I've heard several reports of and seen some very late broods this year. At least make sure they can fly before you shoot. I'm waiting until November.


----------



## coolgunnings (Sep 8, 2007)

I am ready for early season chukars. I have a guzzler picked out that I can drive to. My 22 is ready with scope. Cooler of beer, lawn chair, and speedo swim suit (so I can work on my sun tan). A cooler full of water for the dog, and a few dog cookies. Can't forget my chukar call. :shock:  :lol:


----------



## Trooper (Oct 18, 2007)

> I am ready for early season chukars. I have a guzzler picked out that I can drive to. My 22 is ready with scope. Cooler of beer, lawn chair, and speedo swim suit (so I can work on my sun tan). A cooler full of water for the dog, and a few dog cookies.


Don't forget the sunscreen!

Too hot for chuks yet, stick to the grouse woods...


----------



## firedawg (Dec 20, 2007)

Way too hot still for the devil birds, Im waiting till late October and November also...plus less hunting pressure I think...


----------



## Ryfly (Sep 13, 2007)

Way too hot still.


----------



## dkhntrdstn (Sep 7, 2007)

Im waiting tell the rattle snakes are in there bed.


----------



## jason.little (Sep 22, 2008)

Since I am kinda new to hunting chukar? Are rattle snake a real problem out in the west desert? My dog has a rattle snake vacine.


----------



## xxxxxxBirdDogger (Mar 7, 2008)

> Since I am kinda new to hunting chukar? Are rattle snake a real problem out in the west desert? My dog has a rattle snake vacine.


Somebody find that awful photo and post it right now. Rattlesnakes and Utah desert are like Bert & Ernie.


----------



## gdog (Sep 13, 2007)

jason.little said:


> I so can't wait until saterday for the chukar opener. I am sick of hunting for grouse and not finding anything.


Yeah...with the recent chukar counts you should be able to shoot at least a limit with each shot :wink:

TW...I've got the blender ready...we can make pina coladas and listen to Neil Diamond as we stake out that guzzler!

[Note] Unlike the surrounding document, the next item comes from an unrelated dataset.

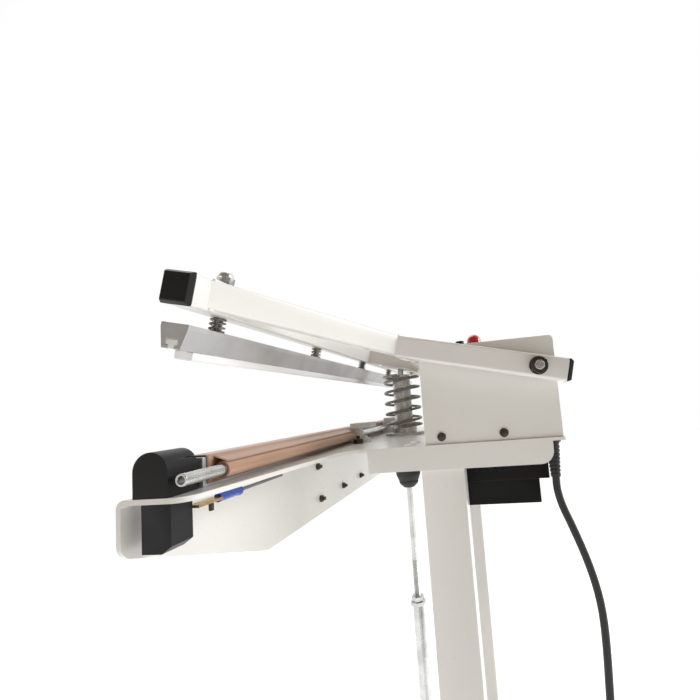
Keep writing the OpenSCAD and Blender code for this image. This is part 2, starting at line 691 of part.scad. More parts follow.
// ---- pull rod ----
module pull_rod() {
  color("silver") translate([0, rod_y, 0]) {
    translate([0, 0, adjust_z - 6]) cylinder(r = rod_r, h = bed_z + 135 - adjust_z + 6);
    translate([0, 0, bed_z - 60]) ring(sleeve_r, rod_r, 143);
    difference() {
      union() {
        translate([0, 0, joint_z + 22]) cylinder(r = 7.5, h = adjust_z - joint_z - 22);
        translate([-8, -9, joint_z - 9]) cube([16, 18, 34]);
      }
      translate([-4, -10, joint_z - 10]) cube([8, 20, 28]);
      translate([0, 0, adjust_z - 6]) cylinder(r = rod_r, h = 7);
    }
    translate([-11, 0, joint_z]) along_x() cylinder(r = 4, h = 22);
  }
}
module rod_buffer() {
  color([0.1, 0.1, 0.1]) translate([0, rod_y, bed_z - 72]) rotate_extrude()
    polygon([[rod_r, 0], [8, 0], [12, 4], [16.5, 16], [18, 34], [18, 42], [sleeve_r, 42],
      [sleeve_r, 12], [rod_r, 12]]);
}
module rod_nuts() {
  color("gray") translate([0, rod_y, 0]) {
    translate([0, 0, adjust_z]) hex_nut(19, 5, rod_r);
    translate([0, 0, adjust_z + 5]) hex_nut(15, 6, rod_r);
    translate([0, 0, bed_z + 117]) hex_nut(13, 6, rod_r);
    translate([0, 0, bed_z + 123]) hex_nut(13, 5, rod_r);
  }
}

// ---- pedal ----
module pedal_frame() {
  lug = (pedal_y - rod_y) / cos(pedal_up);
  color("ivory") in_pedal() difference() {
    union() {
      translate([-49, 0, 0]) along_x() cylinder(r = 11, h = 98);
      for (sx = [-1, 1]) translate([sx * 20 - 2.5, -205, -11]) cube([5, 205, 22]);
      translate([-22.5, -136, -11]) cube([45, 4, 22]);
      translate([-3, -lug - 14, -13]) cube([6, 32, 26]);
      translate([-22.5, -lug - 18, -11]) cube([45, 4, 22]);
      translate([-22.5, -210, -11]) cube([45, 5, 22]);
      translate([-70, -263, 11]) cube([140, 73, 3]);
      translate([-70, -263, -6]) cube([140, 3, 17]);
    }
    translate([-60, 0, 0]) along_x() cylinder(r = pedal_shaft_r + fit, h = 120);
    for (y = [-lug - 2, -lug + 6]) translate([-4, y, 0]) along_x() cylinder(r = 5, h = 8);
    translate([-4, -lug - 2, -5]) cube([8, 8, 10]);
  }
}
module pedal_pad() {
  color([0.1, 0.1, 0.1]) in_pedal() {
    translate([-66, -260, 14]) cube([132, 67, 3]);
    for (i = [0:7]) translate([-62, -256 + 8 * i, 17]) cube([124, 3, 1.5]);
  }
}

// ---- mains cord ----
module cord_gland() {
  color([0.1, 0.1, 0.1]) translate([gland_at[0], gland_at[1], 0]) {
    translate([0, 0, bed_z]) cylinder(r = 6.4, h = 3);
    translate([0, 0, bed_under]) cylinder(r = 6, h = sheet);
    translate([0, 0, bed_under - 3]) cylinder(r = 8, h = 3);
    translate([0, 0, gland_z]) cylinder(r1 = 4.6, r2 = 6.5, h = bed_under - 3 - gland_z);
  }
}
module swept_tube(path, d, sides) {
  n = len(path);
  points = [for (i = [0:n - 1]) let (
      t = unit(vsub(path[min(i + 1, n - 1)], path[max(i - 1, 0)])),
      across = [1, 0, 0] * (abs(t[0]) < 0.8 ? 1 : 0) + [0, 1, 0] * (abs(t[0]) < 0.8 ? 0 : 1),
      u = unit(cross(t, across)), v = cross(t, u))
    for (k = [0:sides - 1]) let (b = 360 * k / sides)
      path[i] + d / 2 * (cos(b) * u + sin(b) * v)];
  faces = concat([[for (k = [0:sides - 1]) k]],
    [[for (k = [0:sides - 1]) (n - 1) * sides + sides - 1 - k]],
    [for (i = [0:n - 2], k = [0:sides - 1]) let (m = (k + 1) % sides)
      [i * sides + k, (i + 1) * sides + k, (i + 1) * sides + m, i * sides + m]]);
  polyhedron(points, faces, convexity = 10);
}
function spline(p, i, t) =
  let (n = len(p), a = p[max(i - 1, 0)], b = p[i], c = p[i + 1], e = p[min(i + 2, n - 1)])
  0.5 * ((2 * b) + (c - a) * t + (2 * a - 5 * b + 4 * c - e) * t * t + (3 * b - a - 3 * c + e) * t * t * t);
module power_cord() {
  path = concat([for (i = [0:len(cord_route) - 2], t = [0, 0.5]) spline(cord_route, i, t)],
    [cord_route[len(cord_route) - 1]]);
  color([0.08, 0.08, 0.08]) swept_tube(path, cord_d, cord_sides);
}
module cord_coil() {
  color([0.1, 0.1, 0.1]) translate(coil_at) rotate_extrude()
    translate([coil_in, 0]) square([coil_out - coil_in, coil_h]);
}
module plug() {
  // moulded two-pin plug lying on the floor beside the coil
  color([0.1, 0.1, 0.1]) translate(plug_at) {
    translate([-34, -12, 0]) cube([34, 24, 17]);
    translate([0, 0, 8.5]) along_x() cylinder(r1 = 8, r2 = 4, h = 20);
    translate([-37, -15, 0]) cube([3, 30, 20]);
  }
  color("gold") for (dy = [-9.5, 9.5]) translate([plug_at[0] - 56, plug_at[1] + dy, 8.6]) along_x()
    cylinder(r = 2.4, h = 19);
}

bed_plate();
panel_screws();
post_left();
post_right();
post_bolts();
runner_left();
runner_right();
runner_caps();
rubber_feet();
rear_cross_tube();
pedal_shaft();
box_cover();
box_side_left();
box_side_right();
pivot_shaft();
pivot_nuts();
transformer_housing();
transformer_core();
transformer_coil();
timer_board();
terminal_block();
lamp_lens();
lamp_base();
power_button();
button_bezel();
timer_knob();
dial_plate();
limit_switch();
switch_lever();
lower_bar();
heater_strip();
ptfe_cloth();
roll_rod();
cloth_roll();
end_block_left();
end_block_right();
wire_clips();
roll_saddles();
guide_bush();
return_spring();
front_tube();
lever_left();
lever_right();
arm_braces();
arm_ties();
tube_caps();
pivot_bushes();
pressure_bar();
rubber_strip();
guide_screws();
pressure_springs();
pull_rod();
rod_buffer();
rod_nuts();
pedal_frame();
pedal_pad();
cord_gland();
power_cord();
cord_coil();
plug();
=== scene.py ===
"""Looks of a foot operated impulse heat sealer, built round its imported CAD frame."""
import json
import random
from math import ceil, cos, pi, radians, sin

import bmesh
import bpy
from mathutils import Matrix, Vector

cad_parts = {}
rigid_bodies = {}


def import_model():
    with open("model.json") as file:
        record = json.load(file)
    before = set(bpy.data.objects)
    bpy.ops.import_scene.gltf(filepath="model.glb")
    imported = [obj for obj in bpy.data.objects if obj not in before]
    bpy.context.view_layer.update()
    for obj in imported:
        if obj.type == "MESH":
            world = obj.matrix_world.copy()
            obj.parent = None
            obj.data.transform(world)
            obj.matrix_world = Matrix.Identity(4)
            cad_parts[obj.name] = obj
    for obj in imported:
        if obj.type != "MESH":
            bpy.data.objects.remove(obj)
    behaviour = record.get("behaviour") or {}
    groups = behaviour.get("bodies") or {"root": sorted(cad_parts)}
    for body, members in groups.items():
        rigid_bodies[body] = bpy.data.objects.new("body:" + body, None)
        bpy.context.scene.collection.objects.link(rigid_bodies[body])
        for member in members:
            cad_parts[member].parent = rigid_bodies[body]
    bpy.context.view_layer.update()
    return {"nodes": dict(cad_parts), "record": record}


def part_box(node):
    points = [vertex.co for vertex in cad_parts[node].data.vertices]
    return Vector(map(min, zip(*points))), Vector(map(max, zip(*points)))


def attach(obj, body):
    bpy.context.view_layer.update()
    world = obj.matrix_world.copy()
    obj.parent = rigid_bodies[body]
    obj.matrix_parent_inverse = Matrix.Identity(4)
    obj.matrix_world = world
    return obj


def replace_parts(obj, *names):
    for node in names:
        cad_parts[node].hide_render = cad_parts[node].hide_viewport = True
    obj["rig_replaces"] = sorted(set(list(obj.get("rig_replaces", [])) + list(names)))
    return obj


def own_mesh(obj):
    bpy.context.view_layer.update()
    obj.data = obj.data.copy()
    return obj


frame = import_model()
random.seed(7)

MM = 0.001
NODES = frame["nodes"]
BODY_OF = {n: b for b, ns in frame["record"]["behaviour"]["bodies"].items() for n in ns}
SLOT_OF = {s["node"]: s["material_slot"] for s in frame["record"]["subparts"]}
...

I can bring my generator so we can watch the Utes game!


----------



## Red-Grouse (Sep 22, 2007)

dkhntrdstn said:


> Im waiting tell the rattle snakes are in there bed.


AMEN...............do you want to chukar hunt with this......................









Not me!!!!!!!!


----------



## jason.little (Sep 22, 2008)

Where did you see this snake? Its Freak'in HUGE!!!!


----------



## deadicated1 (Mar 17, 2008)

you should probably givd HJB a call and have him find, flush, and retreive your birds for you. that way, he can sniff up your birds for you instead of risking your dog's life...


----------



## Red-Grouse (Sep 22, 2007)

jason.little said:


> Where did you see this snake? Its Freak'in HUGE!!!!


west of Brigham city!


----------



## Red-Grouse (Sep 22, 2007)

deadicated1 said:


> you should probably givd HJB a call and have him find, flush, and retreive your birds for you. that way, he can sniff up your birds for you instead of risking your dog's life...


 :lol: :lol: :lol: :lol:

I wonder if he could hold a running covey of chuakar after running uphimm and then make a 300 yd retrieve on a winged chuk! If so I may even give him some rattle snake vaccine :mrgreen:


----------